● WORKING DATA

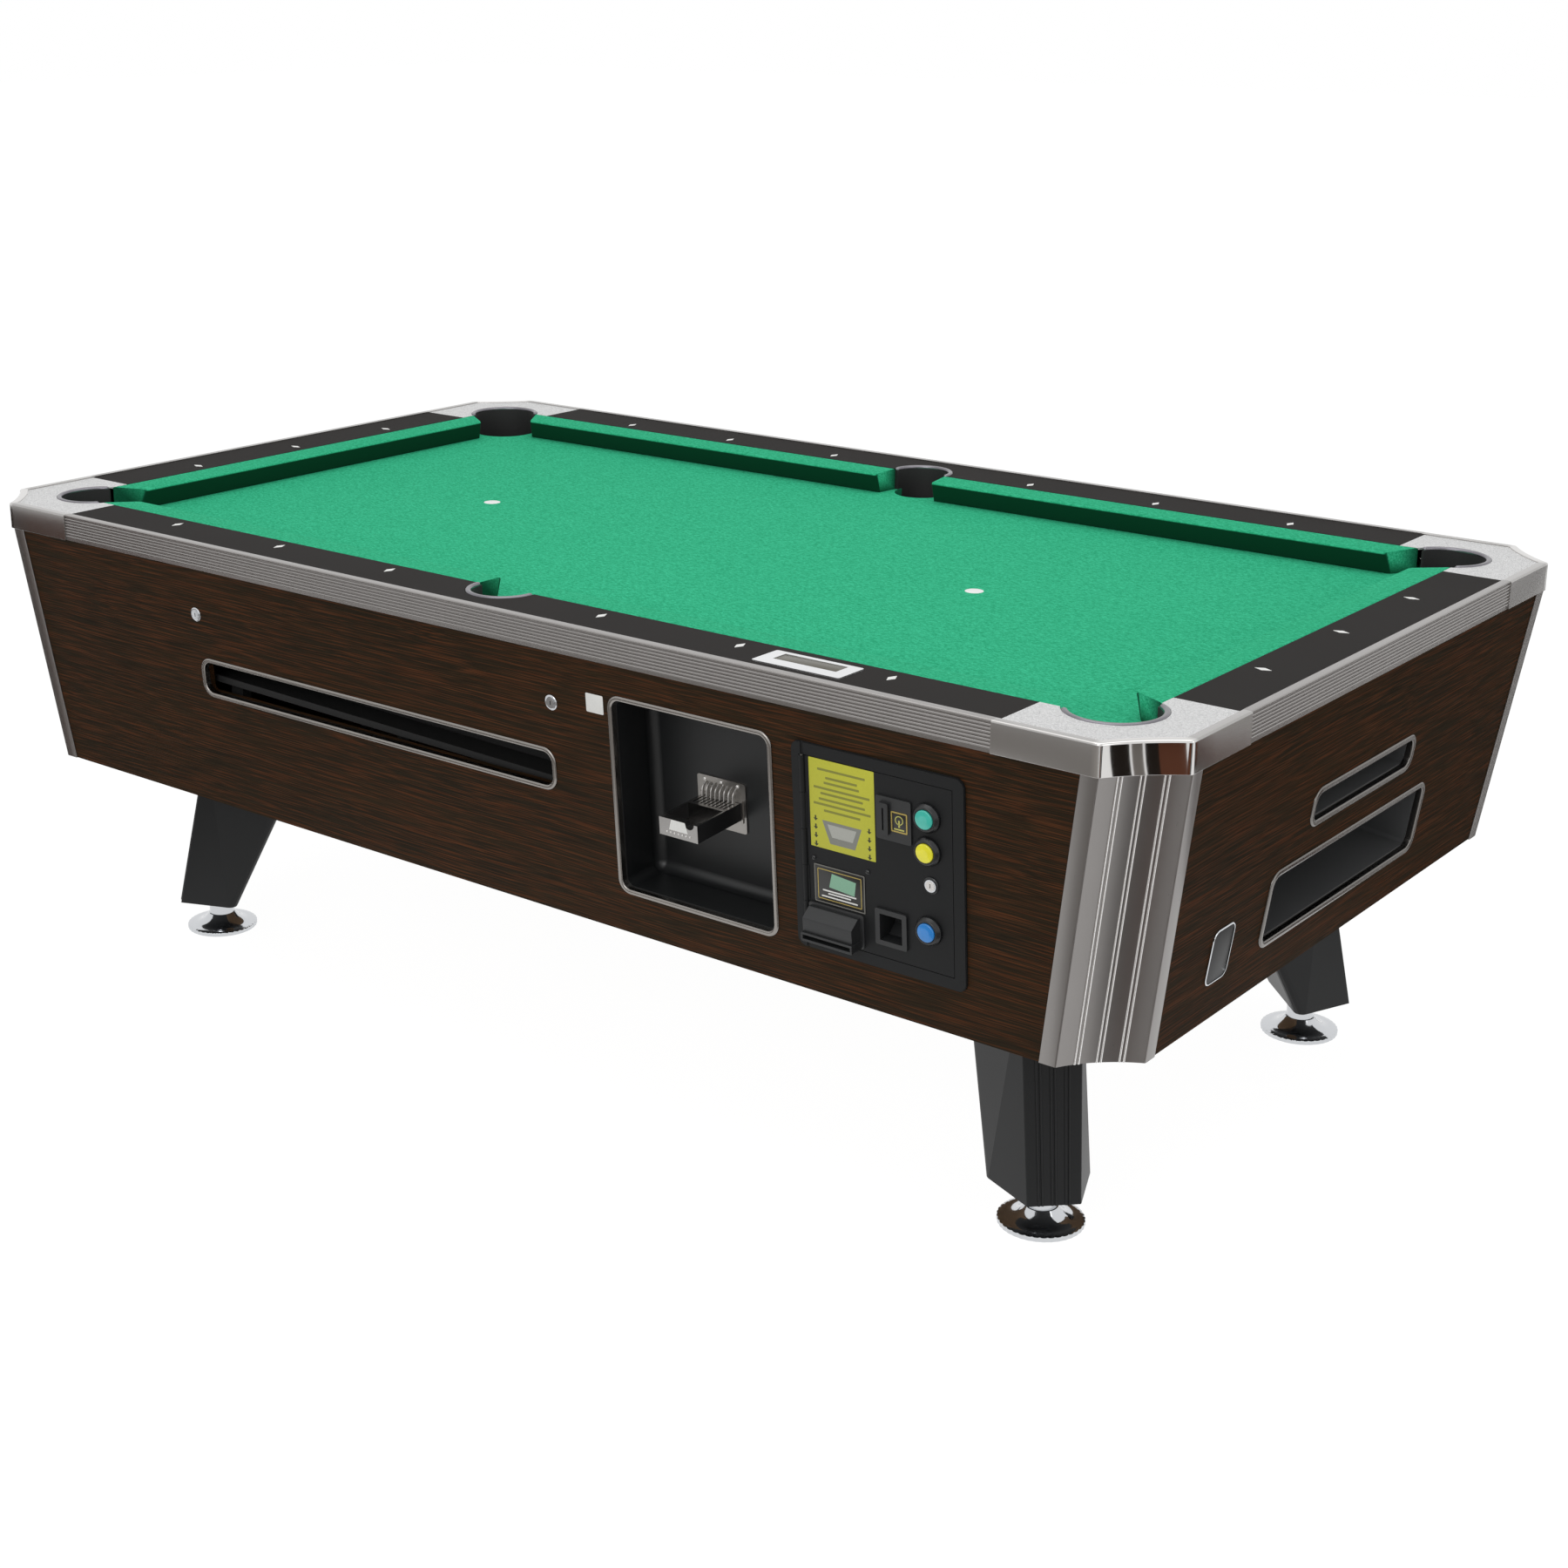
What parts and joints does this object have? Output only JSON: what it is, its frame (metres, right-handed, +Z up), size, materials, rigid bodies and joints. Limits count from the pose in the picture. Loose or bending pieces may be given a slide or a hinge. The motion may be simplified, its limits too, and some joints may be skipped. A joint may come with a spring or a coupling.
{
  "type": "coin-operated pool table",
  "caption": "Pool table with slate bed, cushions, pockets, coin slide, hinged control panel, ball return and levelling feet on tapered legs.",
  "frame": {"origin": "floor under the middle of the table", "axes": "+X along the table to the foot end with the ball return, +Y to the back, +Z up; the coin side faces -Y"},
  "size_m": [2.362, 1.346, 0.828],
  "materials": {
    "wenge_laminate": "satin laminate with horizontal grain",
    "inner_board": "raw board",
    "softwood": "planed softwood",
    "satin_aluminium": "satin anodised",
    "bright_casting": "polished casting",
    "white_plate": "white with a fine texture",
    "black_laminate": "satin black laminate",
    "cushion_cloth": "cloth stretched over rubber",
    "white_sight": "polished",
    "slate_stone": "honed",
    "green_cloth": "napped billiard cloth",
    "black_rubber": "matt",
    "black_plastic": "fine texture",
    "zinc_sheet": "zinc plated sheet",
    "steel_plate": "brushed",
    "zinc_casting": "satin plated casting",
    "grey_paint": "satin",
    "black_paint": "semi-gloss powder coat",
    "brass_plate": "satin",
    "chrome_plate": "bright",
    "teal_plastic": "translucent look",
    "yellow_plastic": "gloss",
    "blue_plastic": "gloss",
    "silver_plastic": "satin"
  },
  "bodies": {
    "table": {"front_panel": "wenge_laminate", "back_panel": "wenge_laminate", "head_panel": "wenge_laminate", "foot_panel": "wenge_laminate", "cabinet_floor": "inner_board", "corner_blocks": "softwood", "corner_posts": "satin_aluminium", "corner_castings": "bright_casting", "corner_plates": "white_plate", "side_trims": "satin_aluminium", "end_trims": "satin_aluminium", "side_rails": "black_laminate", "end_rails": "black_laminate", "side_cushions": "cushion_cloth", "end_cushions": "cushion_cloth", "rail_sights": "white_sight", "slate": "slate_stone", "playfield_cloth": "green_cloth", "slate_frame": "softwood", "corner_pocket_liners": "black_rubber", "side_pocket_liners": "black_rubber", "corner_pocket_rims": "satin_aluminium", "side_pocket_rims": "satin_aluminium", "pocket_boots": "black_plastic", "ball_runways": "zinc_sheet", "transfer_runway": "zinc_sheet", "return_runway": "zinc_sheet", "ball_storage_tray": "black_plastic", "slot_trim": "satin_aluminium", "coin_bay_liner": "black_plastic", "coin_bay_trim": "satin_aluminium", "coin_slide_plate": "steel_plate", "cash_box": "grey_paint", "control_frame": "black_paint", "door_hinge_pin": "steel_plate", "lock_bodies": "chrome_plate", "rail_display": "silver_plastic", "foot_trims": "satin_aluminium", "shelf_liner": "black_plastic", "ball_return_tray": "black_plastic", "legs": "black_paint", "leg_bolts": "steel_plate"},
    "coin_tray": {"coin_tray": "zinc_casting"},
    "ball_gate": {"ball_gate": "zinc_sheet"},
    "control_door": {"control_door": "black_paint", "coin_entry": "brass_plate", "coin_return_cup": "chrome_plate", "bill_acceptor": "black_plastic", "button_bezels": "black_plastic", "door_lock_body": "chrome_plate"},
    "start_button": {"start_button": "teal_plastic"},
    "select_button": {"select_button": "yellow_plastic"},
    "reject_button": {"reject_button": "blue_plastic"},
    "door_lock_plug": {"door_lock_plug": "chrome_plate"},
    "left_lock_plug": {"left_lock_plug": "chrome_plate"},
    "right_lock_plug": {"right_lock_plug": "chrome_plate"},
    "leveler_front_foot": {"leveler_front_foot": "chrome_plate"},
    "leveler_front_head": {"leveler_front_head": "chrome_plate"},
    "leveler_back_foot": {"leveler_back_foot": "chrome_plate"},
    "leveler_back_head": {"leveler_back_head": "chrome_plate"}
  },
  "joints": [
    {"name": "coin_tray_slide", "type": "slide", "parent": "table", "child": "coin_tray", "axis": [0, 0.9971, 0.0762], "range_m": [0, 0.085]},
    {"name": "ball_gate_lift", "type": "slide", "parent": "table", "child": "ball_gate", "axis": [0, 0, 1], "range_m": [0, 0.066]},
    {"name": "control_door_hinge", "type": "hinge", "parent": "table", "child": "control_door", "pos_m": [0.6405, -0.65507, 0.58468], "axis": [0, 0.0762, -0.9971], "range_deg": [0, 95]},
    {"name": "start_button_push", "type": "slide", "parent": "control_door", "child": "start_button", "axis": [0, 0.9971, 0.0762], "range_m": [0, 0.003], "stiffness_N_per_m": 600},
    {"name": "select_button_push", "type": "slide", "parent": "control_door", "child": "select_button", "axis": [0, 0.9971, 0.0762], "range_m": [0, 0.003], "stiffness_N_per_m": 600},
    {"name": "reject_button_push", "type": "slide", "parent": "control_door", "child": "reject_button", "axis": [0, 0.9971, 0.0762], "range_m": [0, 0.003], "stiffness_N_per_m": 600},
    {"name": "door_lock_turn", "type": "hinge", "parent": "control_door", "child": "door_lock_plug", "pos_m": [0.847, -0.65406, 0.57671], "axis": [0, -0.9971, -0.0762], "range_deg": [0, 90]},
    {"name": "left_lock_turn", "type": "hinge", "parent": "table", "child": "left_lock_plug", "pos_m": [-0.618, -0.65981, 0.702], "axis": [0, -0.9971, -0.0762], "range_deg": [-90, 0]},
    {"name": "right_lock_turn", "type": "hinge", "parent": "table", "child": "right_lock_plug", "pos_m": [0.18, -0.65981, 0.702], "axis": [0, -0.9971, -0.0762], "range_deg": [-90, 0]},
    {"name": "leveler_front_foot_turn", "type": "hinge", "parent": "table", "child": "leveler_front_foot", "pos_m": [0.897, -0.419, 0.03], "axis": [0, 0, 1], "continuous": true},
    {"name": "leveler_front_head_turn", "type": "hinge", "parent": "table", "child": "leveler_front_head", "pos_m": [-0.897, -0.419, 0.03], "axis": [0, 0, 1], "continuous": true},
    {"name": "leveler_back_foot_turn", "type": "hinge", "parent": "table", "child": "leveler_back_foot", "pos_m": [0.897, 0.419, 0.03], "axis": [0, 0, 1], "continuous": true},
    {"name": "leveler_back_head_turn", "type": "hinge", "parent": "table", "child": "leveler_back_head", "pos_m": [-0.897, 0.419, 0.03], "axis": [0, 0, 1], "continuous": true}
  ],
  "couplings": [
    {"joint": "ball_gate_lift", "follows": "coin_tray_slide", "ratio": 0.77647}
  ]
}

--

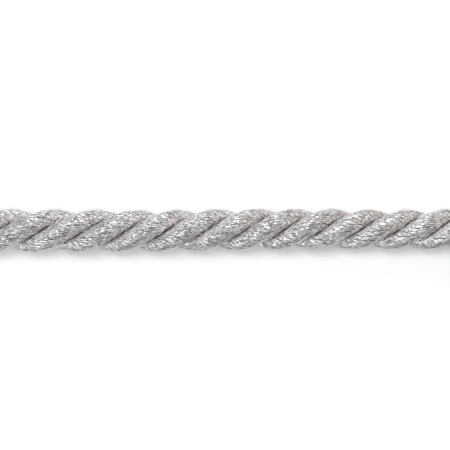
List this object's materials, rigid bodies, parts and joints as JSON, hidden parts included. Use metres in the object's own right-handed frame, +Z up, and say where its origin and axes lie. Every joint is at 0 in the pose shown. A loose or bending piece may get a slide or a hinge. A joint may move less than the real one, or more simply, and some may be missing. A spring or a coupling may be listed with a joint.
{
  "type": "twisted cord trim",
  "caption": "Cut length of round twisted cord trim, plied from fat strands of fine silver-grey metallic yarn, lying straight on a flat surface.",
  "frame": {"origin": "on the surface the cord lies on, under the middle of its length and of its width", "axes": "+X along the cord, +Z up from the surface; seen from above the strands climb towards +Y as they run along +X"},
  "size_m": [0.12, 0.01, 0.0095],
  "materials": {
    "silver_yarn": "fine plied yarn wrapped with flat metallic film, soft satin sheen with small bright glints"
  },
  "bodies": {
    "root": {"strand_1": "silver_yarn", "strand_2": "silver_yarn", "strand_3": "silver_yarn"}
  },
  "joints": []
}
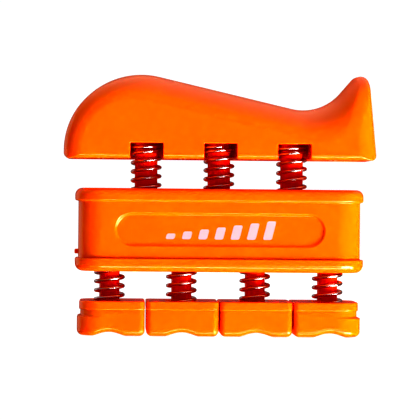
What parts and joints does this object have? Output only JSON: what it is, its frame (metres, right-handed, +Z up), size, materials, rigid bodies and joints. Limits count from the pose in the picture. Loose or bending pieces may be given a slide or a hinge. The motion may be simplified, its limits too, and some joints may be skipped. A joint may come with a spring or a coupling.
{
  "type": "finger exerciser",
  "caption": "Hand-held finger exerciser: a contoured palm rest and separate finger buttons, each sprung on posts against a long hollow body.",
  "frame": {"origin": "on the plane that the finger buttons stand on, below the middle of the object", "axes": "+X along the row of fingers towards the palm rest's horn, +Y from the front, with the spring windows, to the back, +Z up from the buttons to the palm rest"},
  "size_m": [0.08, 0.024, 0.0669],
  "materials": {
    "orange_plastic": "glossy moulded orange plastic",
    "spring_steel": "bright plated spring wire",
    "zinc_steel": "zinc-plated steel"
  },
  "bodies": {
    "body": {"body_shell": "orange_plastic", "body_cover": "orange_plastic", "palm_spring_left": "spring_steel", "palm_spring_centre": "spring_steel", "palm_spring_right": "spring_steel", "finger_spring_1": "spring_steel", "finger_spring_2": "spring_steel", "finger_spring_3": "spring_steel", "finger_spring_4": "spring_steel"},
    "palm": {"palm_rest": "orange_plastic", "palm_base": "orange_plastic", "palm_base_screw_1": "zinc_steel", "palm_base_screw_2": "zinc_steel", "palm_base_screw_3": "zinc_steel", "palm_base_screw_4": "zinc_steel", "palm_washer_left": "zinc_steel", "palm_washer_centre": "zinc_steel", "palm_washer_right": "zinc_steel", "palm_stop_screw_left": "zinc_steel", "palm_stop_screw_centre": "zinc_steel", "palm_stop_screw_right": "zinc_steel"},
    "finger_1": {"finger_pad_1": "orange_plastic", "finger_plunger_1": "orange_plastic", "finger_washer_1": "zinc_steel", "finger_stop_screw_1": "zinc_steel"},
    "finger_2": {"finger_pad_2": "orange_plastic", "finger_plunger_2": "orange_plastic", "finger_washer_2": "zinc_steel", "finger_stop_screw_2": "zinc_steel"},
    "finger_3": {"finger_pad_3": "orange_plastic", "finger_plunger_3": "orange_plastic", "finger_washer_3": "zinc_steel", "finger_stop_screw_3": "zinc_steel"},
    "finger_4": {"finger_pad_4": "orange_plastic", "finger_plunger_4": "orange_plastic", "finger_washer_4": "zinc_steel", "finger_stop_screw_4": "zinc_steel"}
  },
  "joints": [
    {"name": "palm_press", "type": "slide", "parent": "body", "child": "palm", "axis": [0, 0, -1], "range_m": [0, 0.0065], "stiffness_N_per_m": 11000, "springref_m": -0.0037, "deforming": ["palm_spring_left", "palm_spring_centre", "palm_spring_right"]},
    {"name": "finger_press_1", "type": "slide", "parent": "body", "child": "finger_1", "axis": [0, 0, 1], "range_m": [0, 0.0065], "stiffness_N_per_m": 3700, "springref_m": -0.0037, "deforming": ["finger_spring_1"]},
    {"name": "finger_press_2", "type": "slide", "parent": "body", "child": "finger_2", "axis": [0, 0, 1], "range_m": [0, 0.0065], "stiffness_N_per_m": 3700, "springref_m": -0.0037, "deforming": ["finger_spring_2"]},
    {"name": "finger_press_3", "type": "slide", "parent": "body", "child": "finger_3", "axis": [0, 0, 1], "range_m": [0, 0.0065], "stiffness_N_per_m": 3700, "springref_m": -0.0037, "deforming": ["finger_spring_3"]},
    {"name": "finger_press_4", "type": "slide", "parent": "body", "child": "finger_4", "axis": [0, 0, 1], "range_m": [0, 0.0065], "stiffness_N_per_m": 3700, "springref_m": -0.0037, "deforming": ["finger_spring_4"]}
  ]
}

==

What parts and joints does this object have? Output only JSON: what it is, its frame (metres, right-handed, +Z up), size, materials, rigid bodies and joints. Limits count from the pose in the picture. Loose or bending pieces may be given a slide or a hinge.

● EXERCISE DESCRIPTION
From the entries, report each line that includes the word "origin".

● SOLUTION TO THE EXERCISE
  "frame": {"origin": "floor under the middle of the table", "axes": "+X along the table to the foot end with the ball return, +Y to the back, +Z up; the coin side faces -Y"},
List this object's materials, rigid bodies, parts and joints as JSON, hidden parts included. Use metres in the object's own right-handed frame, +Z up, and say where its origin and axes lie. Every joint is at 0 in the pose shown. A loose or bending piece may get a slide or a hinge. A joint may move less than the real one, or more simply, and some may be missing. A spring or a coupling may be listed with a joint.
  "frame": {"origin": "on the surface the cord lies on, under the middle of its length and of its width", "axes": "+X along the cord, +Z up from the surface; seen from above the strands climb towards +Y as they run along +X"},
  "frame": {"origin": "on the plane that the finger buttons stand on, below the middle of the object", "axes": "+X along the row of fingers towards the palm rest's horn, +Y from the front, with the spring windows, to the back, +Z up from the buttons to the palm rest"},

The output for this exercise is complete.